The two-way exchange of information, which
included meetings with the director and deputy
director of Israeli military intelligence,
eventually involved Israeli analysis of aerial
photography taken by American U-2 surveillance
planes, provision of raw reports from defectors
and other human sources, and Israeli processing of
other forms of information obtained by the special
commission, known as UNSCOM.
According to three officials with direct knowledge
of the relationship, Israel had become by July
1995 the most important single contributor among
the dozens of U.N. member states that have
supplied information to UNSCOM since its creation
in April 1991. The United States, by all accounts,
remained a major supplier of information, as well
as UNSCOM's most important material and political
backer. But the arrival of fresh Israeli
intelligence after most U.S. tips were exploited
made for what one official called "this great big
candy store of nice goodies."
There is no evidence that Israel directed UNSCOM's
activity in any way, or that the U.N. panel gave
information improperly or for Israel's national
benefit. But Israel and UNSCOM have protected the
operation among their most sensitive secrets,
fearing that Iraq would use it to feed propaganda
attacks that already featured accusations of a
Zionist conspiracy behind the commission's work.

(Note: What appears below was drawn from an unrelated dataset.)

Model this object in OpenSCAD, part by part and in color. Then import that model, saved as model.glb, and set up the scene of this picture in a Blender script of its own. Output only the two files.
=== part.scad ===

Even without evidence, those charges have
resonated among intellectuals and in the
government-controlled media in much of the Arab
world, including pro-Western Persian Gulf states
on which the American-backed U.N. panel has relied
for practical and diplomatic support.
Ewen Buchanan, the spokesman for UNSCOM, said
yesterday that the U.N. Security Council
resolutions demanding Iraq's disarmament call upon
all member states to assist the panel "in
discharging its mandate," and more than 40
countries have "helped us in the form of experts,
information, equipment, finance and in-kind help
like laboratory analysis or helicopters."
"As a general principle," he added, "we will not
confirm or deny our dealings with particular
states."
Israel's U.N. ambassador, Dore Gold, consulted
with superiors when asked about the cooperation.

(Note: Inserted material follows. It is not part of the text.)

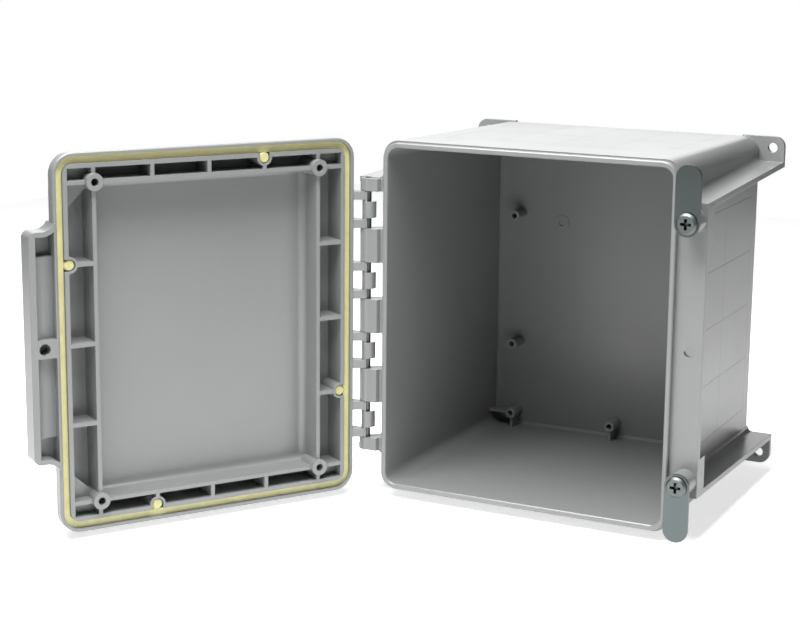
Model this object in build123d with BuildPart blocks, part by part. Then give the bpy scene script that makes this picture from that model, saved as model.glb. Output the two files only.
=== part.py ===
from build123d import *
from math import cos, radians, sin, sqrt
import os

os.makedirs("parts", exist_ok=True)

# Moulded wall-mounted junction box, cover hung open on its left-hand hinge.
# Origin: centre of the foot-hole pattern on the wall plane. X right, Y into the wall, Z up. Millimetres.

# Opening and shell
OPENING_WIDTH = 218.6
OPENING_HEIGHT = 254.0
INNER_DEPTH = 200.6
BACK_WALL = 3.6
EMBED = 2.0
JOIN = 0.5
LIP_WIDTH = 3.7
LIP_EXTRA_TOP = 0.3
LIP_STAND = 4.0
LIP_BEVEL = 0.7
STEP_OUT = 1.3
SIDE_DRAFT = 4.4
TOP_DRAFT = 3.1
BACK_BEVEL = 4.0
BACK_CORNER = 9.0
CAVITY_DRAFT = 1.5
SHELL_CORNER = 12.0
CAVITY_CORNER = 8.0
CAVITY_FLOOR_BEVEL = 2.0

# Shelves, feet and latch flange
SHELF_THICKNESS = 4.0
SHELF_DROP = 28.3
SHELF_RISE = 6.6
SHELF_OUT = 19.7
SHELF_TAPER = 4.5
SHELF_ROOT = 4.0
FOOT_THICKNESS = 4.0
FOOT_RISE = 19.4
FOOT_ROOT = 14.0
FOOT_CORNER = 8.0
FOOT_HOLE_EDGE = 9.05
FOOT_HOLE_DROP = 8.7
FOOT_HOLE_RADIUS = 3.8
FLANGE_THICKNESS = 4.0
RETURN_DEPTH = 15.0
RETURN_WALL = 3.5
RETURN_LONG = 26.0

# Hinge
HINGE_OUT = 14.0
PIN_RADIUS = 2.38
PIN_FIT = 0.04
RUN_CLEARANCE = 0.3
KNUCKLE_RADIUS = 5.0
KNUCKLE_FLAT = 4.6
KNUCKLE_BEVEL = 1.6
KNUCKLE_NOSE = 9.8
KNUCKLE_WEB = 10.9
KNUCKLE_WEB_STAND = 1.2
KNUCKLE_PITCH = 53.3
KNUCKLE_TALL = 25.3
END_KNUCKLE_TALL = 9.4
KNUCKLE_GUSSET = 16.0
OPEN_ANGLE = 122.4
PIN_OVERHANG = 0.2
HOOK_WALL = 1.8
HOOK_START = -60
HOOK_MOUTH = 50
HOOK_ARM_TALL = 6.3
HOOK_TOE = 4.0
HOOK_NEAR = 0.5
HOOK_FAR = 0.85
SNAP_TALL = 12.0
SNAP_INNER = 3.4
SNAP_OUTER = 6.0
SNAP_START = 38
SNAP_SPAN = 111

# Panel bosses on the back wall
BOSS_RADIUS = 4.3
BOSS_BORE = 2.15
BOSS_STAND = 17.0
BOSS_BORE_DEPTH = 12.0
BOSS_SIDE = 21.3
BOSS_EDGE = 13.7
BOSS_MID_Z = 53.8
BOSS_RIB = 2.0
PAD_RADIUS = 6.5
PAD_STAND = 0.5
PAD_DIMPLE = 2.5
PAD_X = -52.5
PAD_Z = 48.5

# Cover
RIM_REACH = 2.5
RIM_GAP = 0.3
RIM_CORNER = 15.0
RIM_OVERLAP = 2.5
RIM_FRONT = 5.4
RIM_BEVEL = 0.7
INNER_LIP_GAP = 1.0
INNER_LIP_WALL = 3.2
INNER_LIP_REAR = 2.0
INNER_LIP_CORNER = 7.0
GROOVE_FLOOR = 3.5
GASKET_TOP = 0.3
GASKET_SIDE_GAP = 0.1
PANEL_INNER = 18.0
COVER_FRONT = 21.5
DOME_INSET = 3.0
DOME_CORNER = 24.0
DOME_DRAFT = 0.4
DOME_ROUND = 6.0
DOME_BEVEL = 1.8
RIB = 3.0
FRAME_SIDE = 22.1
FRAME_EDGE = 13.1
COVER_BOSS_RADIUS = 6.15
COVER_BOSS_BORE = 2.7
COVER_BOSS_REAR = 4.75
COVER_BOSS_DEPTH = 15.0
CORNER_CELL_FLOOR = 7.0
CORNER_WEB_DROP = 20.9
CORNER_WEB_OUT = 3.3
PANEL_FILLET = 5.0
PANEL_CORNER = 2.0
PANEL_DRAFT = 1.0
POUR_INSET = 6.5
POUR_OUTER = 5.8
POUR_WALL = 1.6
BLOB_STAND = 1.0
BLOB_BEVEL = 0.9

# Latch rail on the cover
RAIL_OUT = 18.2
RAIL_END_DROP = 10.6
RAIL_CORNER = 5.0
RAIL_REAR = 3.6
RAIL_SWEEP_GAP = 2.1
RAIL_LUG_FRONT = 11.2
RAIL_LUG_LONG = 16.8
RAIL_LUG_RAMP = 3.0
RAIL_WALL = 4.8
RAIL_END_WALL = 3.7
RAIL_SKIN = 3.0
RAIL_WEB = 6.5
RAIL_POCKET_LONG = 17.7
PADLOCK_OUT = 10.0
PADLOCK_RADIUS = 3.95

# Hasps and their screws
PIVOT_OUT = 10.7
PIVOT_DROP = 12.2
PIVOT_BOSS_RADIUS = 8.5
PIVOT_BOSS_STAND = 15.5
HASP_HALF_WIDTH = 9.0
HASP_LENGTH = 40.0
HASP_THICKNESS = 2.0
SCREW_RADIUS = 3.1
HEAD_RADIUS = 7.4
HEAD_THICKNESS = 2.6
HEAD_BEVEL = 1.5
SCREW_LENGTH = 12.0
INSERT_RADIUS = 4.7
INSERT_LENGTH = 13.0
SEAT_FIT = 0.05
CROSS_WIDTH = 2.0
CROSS_LENGTH = 7.6
CROSS_DEPTH = 2.2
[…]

When he telephoned back, he said he could say only
that "I cannot give any official Israeli
response."
Those willing to speak about the relationship,
from UNSCOM's point of view, said the commission
had no choice but to seek assistance from foreign
intelligence agencies once the extent of Iraq's
concealment efforts became clear. Israel had the
means and motive to assist the disarmament panel,
they said, but other adversaries of Iraq --
including Iran and some neighboring Arab states --
did so as well.
"I think it's perfectly valid we had contact with
the Israelis," said Tim Trevan, a Briton who until
1995 was political adviser to Rolf Ekeus, UNSCOM's
executive chairman until last year. "There's
nothing to be ashamed about with that contact."

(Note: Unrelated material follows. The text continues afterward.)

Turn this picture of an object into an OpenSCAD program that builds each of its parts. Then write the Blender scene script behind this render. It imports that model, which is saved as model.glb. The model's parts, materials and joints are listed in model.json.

Trevan, according to other sources, made the first
chance link between the commission and the Jewish
state. Ekeus had dispatched him to a January 1994
academic conference on disarmament in Delphi,
Greece. There he sat in the audience as David
Ivri, then director general of Israel's Defense
Ministry, made disparaging comments about UNSCOM
and hinted it was not finding all of Iraq's hidden
weapon programs.
After Trevan stood up to criticize Ivri -- arguing
that Israel should "put up or shut up," as one
participant recalled -- another Israeli pulled him
aside and introduced him to Brig. Gen. Yakov
Amidror, who was then deputy director of Israel's
Military Intelligence organization, known by its
Hebrew acronym as Aman. Three months later, in
April 1994, Amidror flew secretly to New York for
a meeting with Ekeus, said sources with firsthand
knowledge.
Scott Ritter, the U.N. inspector who resigned in
protest last month, was a central conduit in the
unfolding relationship, by his own account and
those of others familiar with the details. Other
UNSCOM staff members who traveled to the Aman
headquarters in Tel Aviv's Kirya complex included
Frenchman Didier Louis, German Norbert Reinecke
and Russian Nikita Smidovich.
The Clinton administration, which was aware of the
relationship in detail, generally supported
Israel's aid to UNSCOM, but worried about the
political difficulties that might be caused by
public disclosure. Even so, the first public hint
of the relationship came in a leak from the U.S.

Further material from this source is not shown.